Some thought it was yet another example of German deceit and cautioned against it. Others believed that the promise of settling in Palestine was entirely feasible, as part of a prisoner exchange being negotiated between the Germans and the British, who, at the time, were responsible for administering the Holy Land.

As so often happened in the ghetto, wishful thinking prevailed. Skeptical voices were shouted down and people began registering in droves. The demand increased when the Germans said that qualification for travel would be extended, not just to those with relatives in Palestine, but to those with friends and acquaintances there, too.

“After a day or two, the Germans announced that the list was full and so the Jews began to bribe them with jewels and gold and protektsia [protection money] if only they could be on the list”, writes my father in the Yizkor book. “The ‘fortunate ones,’ who were registered, at once began to pack, ready for the journey to Palestine”.

Somehow, my father managed to attach our names to the list. As a family, we were elated.
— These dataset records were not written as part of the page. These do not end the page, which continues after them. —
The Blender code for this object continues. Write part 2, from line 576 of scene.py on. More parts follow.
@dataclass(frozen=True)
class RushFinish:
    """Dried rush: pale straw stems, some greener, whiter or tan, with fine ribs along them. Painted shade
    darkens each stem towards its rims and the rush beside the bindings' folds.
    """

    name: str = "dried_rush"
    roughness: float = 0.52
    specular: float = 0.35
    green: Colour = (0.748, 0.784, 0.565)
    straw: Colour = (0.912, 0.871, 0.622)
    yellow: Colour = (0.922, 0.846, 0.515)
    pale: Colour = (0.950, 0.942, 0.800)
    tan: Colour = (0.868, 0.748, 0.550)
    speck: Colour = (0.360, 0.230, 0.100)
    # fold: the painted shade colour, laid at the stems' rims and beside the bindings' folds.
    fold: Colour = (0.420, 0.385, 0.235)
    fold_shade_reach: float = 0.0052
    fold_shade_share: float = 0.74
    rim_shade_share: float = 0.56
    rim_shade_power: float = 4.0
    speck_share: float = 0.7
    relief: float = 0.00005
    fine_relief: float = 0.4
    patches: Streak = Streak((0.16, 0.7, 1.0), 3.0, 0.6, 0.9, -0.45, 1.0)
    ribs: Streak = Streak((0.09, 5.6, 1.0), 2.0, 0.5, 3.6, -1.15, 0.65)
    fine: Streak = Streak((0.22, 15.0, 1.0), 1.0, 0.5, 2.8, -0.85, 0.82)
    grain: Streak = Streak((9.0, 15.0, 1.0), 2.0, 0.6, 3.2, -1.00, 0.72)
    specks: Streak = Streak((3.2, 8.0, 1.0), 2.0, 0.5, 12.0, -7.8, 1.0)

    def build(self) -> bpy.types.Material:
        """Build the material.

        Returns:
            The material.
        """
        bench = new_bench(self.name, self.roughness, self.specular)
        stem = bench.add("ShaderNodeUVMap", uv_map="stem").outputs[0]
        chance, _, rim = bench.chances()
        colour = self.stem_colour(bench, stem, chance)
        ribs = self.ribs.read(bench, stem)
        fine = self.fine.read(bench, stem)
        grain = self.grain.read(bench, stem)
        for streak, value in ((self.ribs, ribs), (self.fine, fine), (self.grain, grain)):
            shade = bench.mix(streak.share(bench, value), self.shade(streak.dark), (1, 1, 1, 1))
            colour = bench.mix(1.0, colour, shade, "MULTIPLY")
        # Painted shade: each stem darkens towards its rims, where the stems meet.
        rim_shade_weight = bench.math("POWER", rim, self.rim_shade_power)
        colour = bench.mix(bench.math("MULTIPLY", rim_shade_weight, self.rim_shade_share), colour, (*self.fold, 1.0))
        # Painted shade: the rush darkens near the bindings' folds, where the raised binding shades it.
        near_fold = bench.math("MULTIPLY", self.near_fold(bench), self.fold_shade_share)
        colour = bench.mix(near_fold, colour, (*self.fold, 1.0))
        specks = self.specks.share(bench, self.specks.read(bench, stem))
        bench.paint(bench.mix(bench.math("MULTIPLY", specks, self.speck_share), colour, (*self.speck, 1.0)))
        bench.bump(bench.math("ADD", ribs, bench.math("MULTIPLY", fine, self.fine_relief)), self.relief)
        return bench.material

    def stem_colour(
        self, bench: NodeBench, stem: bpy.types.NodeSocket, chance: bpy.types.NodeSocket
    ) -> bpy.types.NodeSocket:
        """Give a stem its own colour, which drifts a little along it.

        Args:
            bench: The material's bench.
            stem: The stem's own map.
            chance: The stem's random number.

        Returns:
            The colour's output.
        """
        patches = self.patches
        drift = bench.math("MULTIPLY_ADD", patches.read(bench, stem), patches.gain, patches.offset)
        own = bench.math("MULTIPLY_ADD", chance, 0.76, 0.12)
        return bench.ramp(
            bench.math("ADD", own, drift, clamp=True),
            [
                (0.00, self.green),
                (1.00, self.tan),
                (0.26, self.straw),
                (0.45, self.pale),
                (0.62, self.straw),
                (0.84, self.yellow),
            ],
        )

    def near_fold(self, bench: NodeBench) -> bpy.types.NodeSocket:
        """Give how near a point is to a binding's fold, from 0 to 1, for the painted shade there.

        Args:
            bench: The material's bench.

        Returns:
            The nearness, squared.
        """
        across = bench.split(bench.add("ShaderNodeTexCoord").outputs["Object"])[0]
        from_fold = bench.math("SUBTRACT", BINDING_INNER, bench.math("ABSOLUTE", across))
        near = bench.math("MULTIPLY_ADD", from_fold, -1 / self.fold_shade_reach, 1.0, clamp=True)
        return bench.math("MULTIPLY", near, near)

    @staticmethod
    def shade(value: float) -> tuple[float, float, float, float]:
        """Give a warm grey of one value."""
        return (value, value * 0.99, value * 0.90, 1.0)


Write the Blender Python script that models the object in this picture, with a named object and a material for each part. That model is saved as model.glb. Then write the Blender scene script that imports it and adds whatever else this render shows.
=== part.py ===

For the first time in years, my parents exuded a real sense of optimism. At last, there was a chance to escape mass murder, humiliation and hunger, and move to a place that Mama and Papa regarded as Utopia. Palestine represented the pinnacle of their dreams. The melancholy air hanging over our room in the Block evaporated. I fed off my parents’ happiness. I didn’t know what Palestine was, or where — but I understood that it epitomized safety. When my parents were happy, I was happy. But the mood quickly flipped to one of despair and panic.

I am not too sure if my father was still a policeman at this stage. According to surviving Judenrat records, his last salary was paid before the deportations to Treblinka. But regardless of whether he was on the police payroll any longer, his intelligence-gathering skills remained as acute as ever. He detected that the Palestine Aktion was a German ruse. Those who had registered had been deceived. Instead, they were destined to be shipped to another labor camp or possibly worse. Our family and all the others were in imminent danger.